# Poop question!



## Keef (May 27, 2013)

Hi, in a few weeks i'm getting a B&W juvie. I want to know if your tegus pick a spot in the terrarium were they poop? My Timon Lepidus always go to the same spot to poop while my beardie does his thing all over the place. Are tegus "clean" lizards in that way?


----------



## Roadkill (May 27, 2013)

Tegus are rarely clean in that manner.


----------



## herpgirl2510 (May 28, 2013)

They pretty much poop anywhere whenever the urge comes over them they go.


----------



## BatGirl1 (May 28, 2013)

I thought at first niles was smart in that he would bask then go to roughly same spot on cool side and poop daily. Now he goes anyplace. Including my tables or bed.
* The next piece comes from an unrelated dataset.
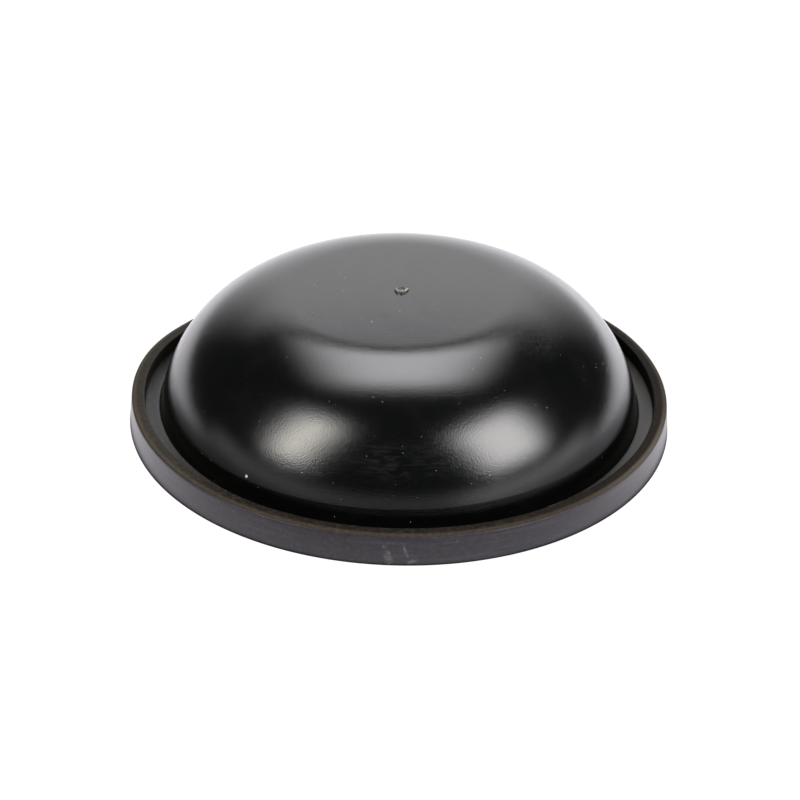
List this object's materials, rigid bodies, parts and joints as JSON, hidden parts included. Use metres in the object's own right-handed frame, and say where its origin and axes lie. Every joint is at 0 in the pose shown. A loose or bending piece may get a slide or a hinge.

But i did note that it seems once he goes he is good. Like won't keep crapping like rodents do. So there's that. And always 'wipes ' himself like a good boy. Haha


----------



## Odonata (May 28, 2013)

My tegu does not like to defecate in his enclosure - he has not done so once since waking from hibernation. He makes it very clear to me when he needs to go, acting agitated and standing up on his hind legs. I let him climb out on my arm and put him either in the bath or shower. Currently I do this every 2 or 3 days. I can't say that I trained him to do this, it just seems to have happened all on its own. Sometimes he looks full enough that he is ready to burst - and he goes to the bathroom within a minute of putting him down outside of his enclosure.


----------



## Keef (May 28, 2013)

Odonata: that sounds like my beardie ,he's crazy when he needs to go and when i let him out to the bath he normally defecates. But i would think that the crazy activity is not only to get out, it's probably the only way to get the tummy going as well (since they don't have that much space to move around on in captivity, I have my beardie in a 5x2x2 but he needs a bigger cage)


----------



## BatGirl1 (May 28, 2013)

Niles def has two things (maybe three) that get his stuff moving. Basking up to a nice hot temp (i call it "cooking his belly food"...) then walking around a bit. The 'third ' is if he hasn't gone yet and i scratch his booty he puts his tail up like a cat then eventually poops. Haha


----------



## Little Wise Owl (May 28, 2013)

Mine likes pooping right on his basking rock. It makes a big stink. lol


----------